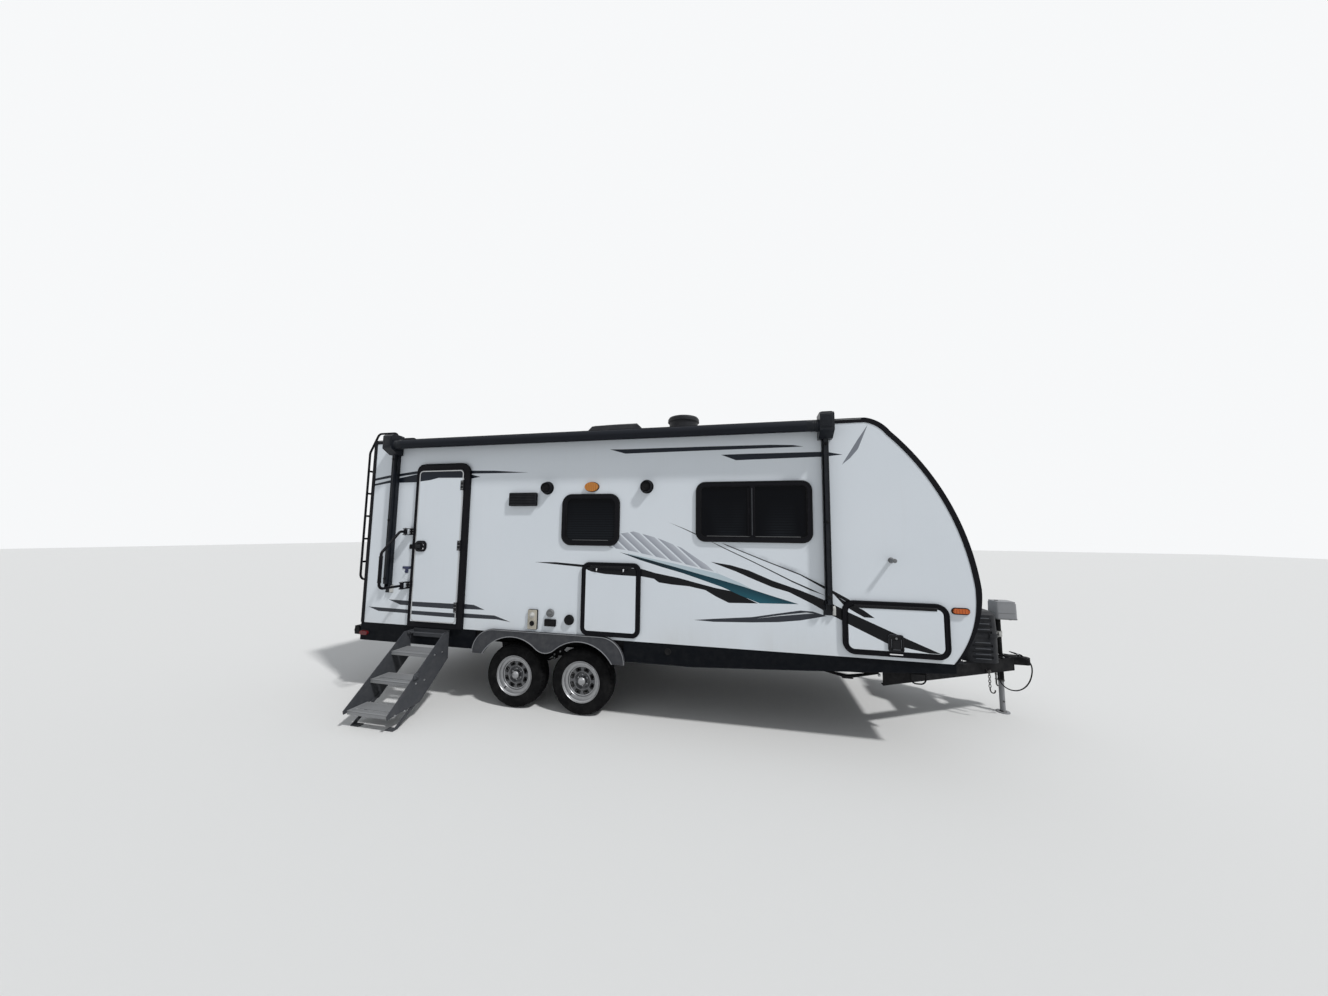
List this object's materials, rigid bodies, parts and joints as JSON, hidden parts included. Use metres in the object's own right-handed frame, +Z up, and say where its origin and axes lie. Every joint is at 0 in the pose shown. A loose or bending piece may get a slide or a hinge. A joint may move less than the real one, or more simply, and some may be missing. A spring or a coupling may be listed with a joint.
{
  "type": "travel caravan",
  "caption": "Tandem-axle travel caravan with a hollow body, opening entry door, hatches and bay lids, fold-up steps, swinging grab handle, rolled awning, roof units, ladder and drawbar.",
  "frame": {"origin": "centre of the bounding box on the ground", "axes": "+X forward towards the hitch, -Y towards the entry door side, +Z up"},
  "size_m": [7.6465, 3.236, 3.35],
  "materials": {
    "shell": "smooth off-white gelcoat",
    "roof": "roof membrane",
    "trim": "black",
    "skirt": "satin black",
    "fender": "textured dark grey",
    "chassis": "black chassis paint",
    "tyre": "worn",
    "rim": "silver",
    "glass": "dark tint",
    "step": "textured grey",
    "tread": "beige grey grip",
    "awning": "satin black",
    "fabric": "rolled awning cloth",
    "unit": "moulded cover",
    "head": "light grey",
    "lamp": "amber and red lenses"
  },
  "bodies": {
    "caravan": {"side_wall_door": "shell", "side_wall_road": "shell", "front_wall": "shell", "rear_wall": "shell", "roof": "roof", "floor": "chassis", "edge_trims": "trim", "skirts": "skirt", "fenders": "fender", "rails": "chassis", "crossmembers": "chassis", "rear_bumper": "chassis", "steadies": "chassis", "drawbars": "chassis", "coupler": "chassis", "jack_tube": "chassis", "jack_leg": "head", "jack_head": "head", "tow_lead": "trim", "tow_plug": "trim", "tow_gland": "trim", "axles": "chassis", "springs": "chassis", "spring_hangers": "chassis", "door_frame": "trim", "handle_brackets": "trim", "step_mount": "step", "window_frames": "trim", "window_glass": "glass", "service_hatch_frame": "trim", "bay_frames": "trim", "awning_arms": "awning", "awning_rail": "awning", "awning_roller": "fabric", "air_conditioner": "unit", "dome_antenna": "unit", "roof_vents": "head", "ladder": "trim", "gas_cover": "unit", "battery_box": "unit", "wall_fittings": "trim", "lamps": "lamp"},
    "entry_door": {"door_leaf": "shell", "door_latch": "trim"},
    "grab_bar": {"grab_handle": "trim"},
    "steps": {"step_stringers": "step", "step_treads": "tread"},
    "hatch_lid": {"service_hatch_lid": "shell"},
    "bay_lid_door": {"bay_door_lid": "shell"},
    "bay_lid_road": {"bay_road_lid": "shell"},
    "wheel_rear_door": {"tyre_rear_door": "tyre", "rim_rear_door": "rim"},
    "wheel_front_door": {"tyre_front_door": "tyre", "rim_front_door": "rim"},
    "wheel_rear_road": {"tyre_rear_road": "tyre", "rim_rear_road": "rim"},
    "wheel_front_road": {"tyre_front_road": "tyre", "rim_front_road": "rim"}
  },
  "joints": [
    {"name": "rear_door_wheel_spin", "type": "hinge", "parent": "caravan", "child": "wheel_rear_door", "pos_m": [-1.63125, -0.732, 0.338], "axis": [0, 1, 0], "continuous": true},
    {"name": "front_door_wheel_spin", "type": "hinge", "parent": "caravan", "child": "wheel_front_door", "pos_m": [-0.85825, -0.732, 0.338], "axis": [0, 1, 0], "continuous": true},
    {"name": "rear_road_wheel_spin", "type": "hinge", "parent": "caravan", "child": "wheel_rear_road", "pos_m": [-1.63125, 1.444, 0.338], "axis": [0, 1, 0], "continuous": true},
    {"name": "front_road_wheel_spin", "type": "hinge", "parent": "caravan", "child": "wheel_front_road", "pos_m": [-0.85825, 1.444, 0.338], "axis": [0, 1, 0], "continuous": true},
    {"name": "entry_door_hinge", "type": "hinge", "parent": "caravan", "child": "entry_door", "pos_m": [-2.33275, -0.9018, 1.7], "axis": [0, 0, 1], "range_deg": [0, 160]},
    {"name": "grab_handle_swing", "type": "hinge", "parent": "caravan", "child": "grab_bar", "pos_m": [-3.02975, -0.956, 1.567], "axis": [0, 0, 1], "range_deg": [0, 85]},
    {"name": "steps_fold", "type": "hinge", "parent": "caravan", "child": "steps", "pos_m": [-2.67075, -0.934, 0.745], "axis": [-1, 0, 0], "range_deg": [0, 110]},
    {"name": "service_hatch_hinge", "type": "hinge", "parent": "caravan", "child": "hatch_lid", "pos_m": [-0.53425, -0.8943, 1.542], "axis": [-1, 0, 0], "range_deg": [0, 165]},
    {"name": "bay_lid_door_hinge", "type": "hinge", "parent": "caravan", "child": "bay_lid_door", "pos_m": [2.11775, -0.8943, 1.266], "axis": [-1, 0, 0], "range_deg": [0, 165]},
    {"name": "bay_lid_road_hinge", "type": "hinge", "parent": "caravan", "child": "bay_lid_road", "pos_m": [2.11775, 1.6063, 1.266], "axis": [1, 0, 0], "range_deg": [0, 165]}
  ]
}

============

> [Instructions for the task]
Write each line above out exactly.

> [Worked solution]
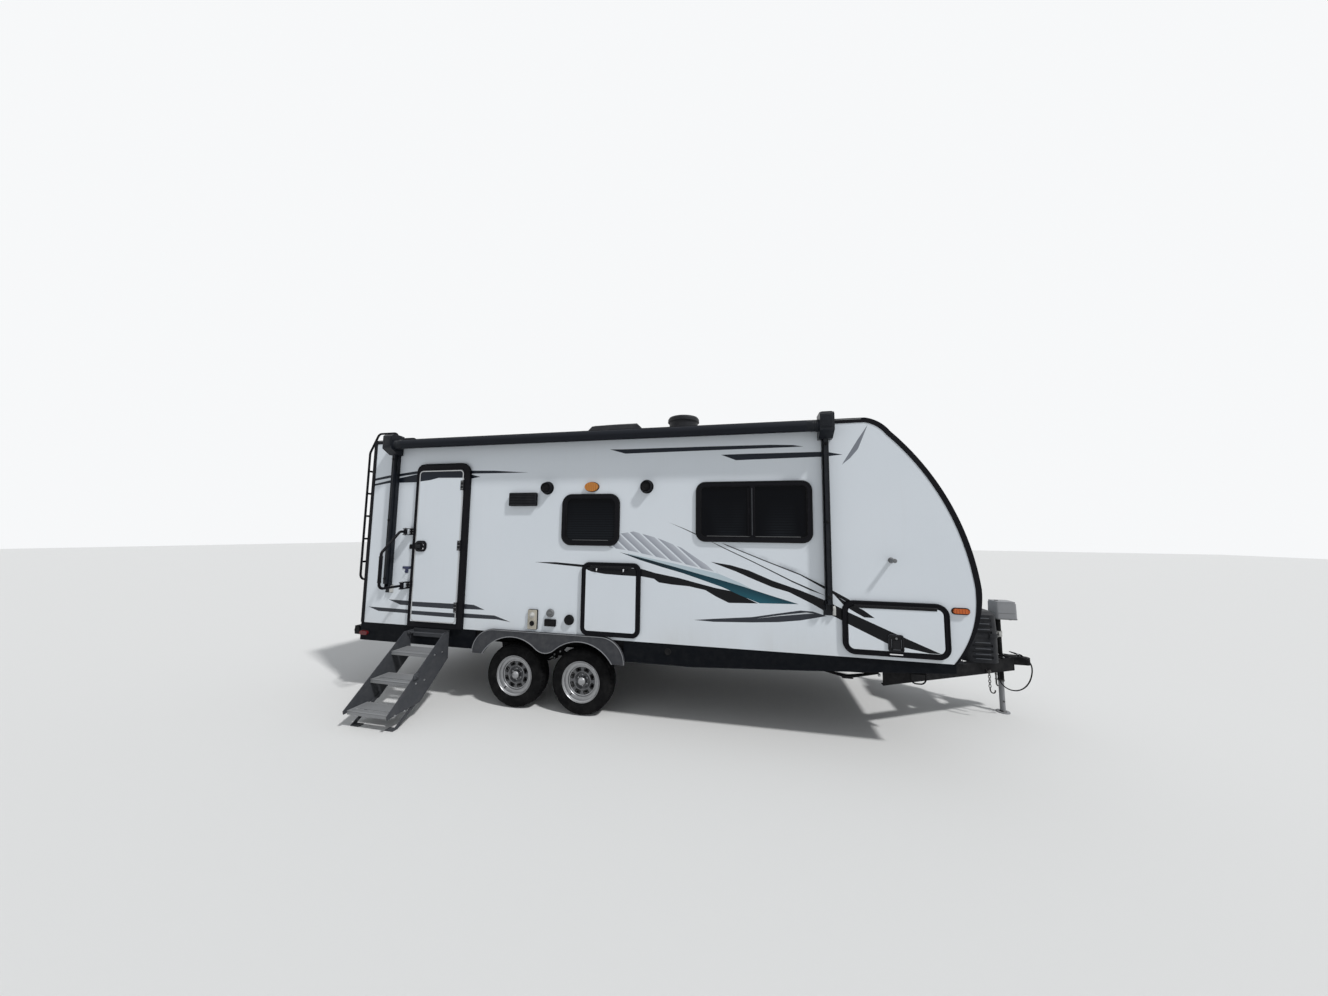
List this object's materials, rigid bodies, parts and joints as JSON, hidden parts included. Use metres in the object's own right-handed frame, +Z up, and say where its origin and axes lie. Every joint is at 0 in the pose shown. A loose or bending piece may get a slide or a hinge. A joint may move less than the real one, or more simply, and some may be missing. A spring or a coupling may be listed with a joint.
{
  "type": "travel caravan",
  "caption": "Tandem-axle travel caravan with a hollow body, opening entry door, hatches and bay lids, fold-up steps, swinging grab handle, rolled awning, roof units, ladder and drawbar.",
  "frame": {"origin": "centre of the bounding box on the ground", "axes": "+X forward towards the hitch, -Y towards the entry door side, +Z up"},
  "size_m": [7.6465, 3.236, 3.35],
  "materials": {
    "shell": "smooth off-white gelcoat",
    "roof": "roof membrane",
    "trim": "black",
    "skirt": "satin black",
    "fender": "textured dark grey",
    "chassis": "black chassis paint",
    "tyre": "worn",
    "rim": "silver",
    "glass": "dark tint",
    "step": "textured grey",
    "tread": "beige grey grip",
    "awning": "satin black",
    "fabric": "rolled awning cloth",
    "unit": "moulded cover",
    "head": "light grey",
    "lamp": "amber and red lenses"
  },
  "bodies": {
    "caravan": {"side_wall_door": "shell", "side_wall_road": "shell", "front_wall": "shell", "rear_wall": "shell", "roof": "roof", "floor": "chassis", "edge_trims": "trim", "skirts": "skirt", "fenders": "fender", "rails": "chassis", "crossmembers": "chassis", "rear_bumper": "chassis", "steadies": "chassis", "drawbars": "chassis", "coupler": "chassis", "jack_tube": "chassis", "jack_leg": "head", "jack_head": "head", "tow_lead": "trim", "tow_plug": "trim", "tow_gland": "trim", "axles": "chassis", "springs": "chassis", "spring_hangers": "chassis", "door_frame": "trim", "handle_brackets": "trim", "step_mount": "step", "window_frames": "trim", "window_glass": "glass", "service_hatch_frame": "trim", "bay_frames": "trim", "awning_arms": "awning", "awning_rail": "awning", "awning_roller": "fabric", "air_conditioner": "unit", "dome_antenna": "unit", "roof_vents": "head", "ladder": "trim", "gas_cover": "unit", "battery_box": "unit", "wall_fittings": "trim", "lamps": "lamp"},
    "entry_door": {"door_leaf": "shell", "door_latch": "trim"},
    "grab_bar": {"grab_handle": "trim"},
    "steps": {"step_stringers": "step", "step_treads": "tread"},
    "hatch_lid": {"service_hatch_lid": "shell"},
    "bay_lid_door": {"bay_door_lid": "shell"},
    "bay_lid_road": {"bay_road_lid": "shell"},
    "wheel_rear_door": {"tyre_rear_door": "tyre", "rim_rear_door": "rim"},
    "wheel_front_door": {"tyre_front_door": "tyre", "rim_front_door": "rim"},
    "wheel_rear_road": {"tyre_rear_road": "tyre", "rim_rear_road": "rim"},
    "wheel_front_road": {"tyre_front_road": "tyre", "rim_front_road": "rim"}
  },
  "joints": [
    {"name": "rear_door_wheel_spin", "type": "hinge", "parent": "caravan", "child": "wheel_rear_door", "pos_m": [-1.63125, -0.732, 0.338], "axis": [0, 1, 0], "continuous": true},
    {"name": "front_door_wheel_spin", "type": "hinge", "parent": "caravan", "child": "wheel_front_door", "pos_m": [-0.85825, -0.732, 0.338], "axis": [0, 1, 0], "continuous": true},
    {"name": "rear_road_wheel_spin", "type": "hinge", "parent": "caravan", "child": "wheel_rear_road", "pos_m": [-1.63125, 1.444, 0.338], "axis": [0, 1, 0], "continuous": true},
    {"name": "front_road_wheel_spin", "type": "hinge", "parent": "caravan", "child": "wheel_front_road", "pos_m": [-0.85825, 1.444, 0.338], "axis": [0, 1, 0], "continuous": true},
    {"name": "entry_door_hinge", "type": "hinge", "parent": "caravan", "child": "entry_door", "pos_m": [-2.33275, -0.9018, 1.7], "axis": [0, 0, 1], "range_deg": [0, 160]},
    {"name": "grab_handle_swing", "type": "hinge", "parent": "caravan", "child": "grab_bar", "pos_m": [-3.02975, -0.956, 1.567], "axis": [0, 0, 1], "range_deg": [0, 85]},
    {"name": "steps_fold", "type": "hinge", "parent": "caravan", "child": "steps", "pos_m": [-2.67075, -0.934, 0.745], "axis": [-1, 0, 0], "range_deg": [0, 110]},
    {"name": "service_hatch_hinge", "type": "hinge", "parent": "caravan", "child": "hatch_lid", "pos_m": [-0.53425, -0.8943, 1.542], "axis": [-1, 0, 0], "range_deg": [0, 165]},
    {"name": "bay_lid_door_hinge", "type": "hinge", "parent": "caravan", "child": "bay_lid_door", "pos_m": [2.11775, -0.8943, 1.266], "axis": [-1, 0, 0], "range_deg": [0, 165]},
    {"name": "bay_lid_road_hinge", "type": "hinge", "parent": "caravan", "child": "bay_lid_road", "pos_m": [2.11775, 1.6063, 1.266], "axis": [1, 0, 0], "range_deg": [0, 165]}
  ]
}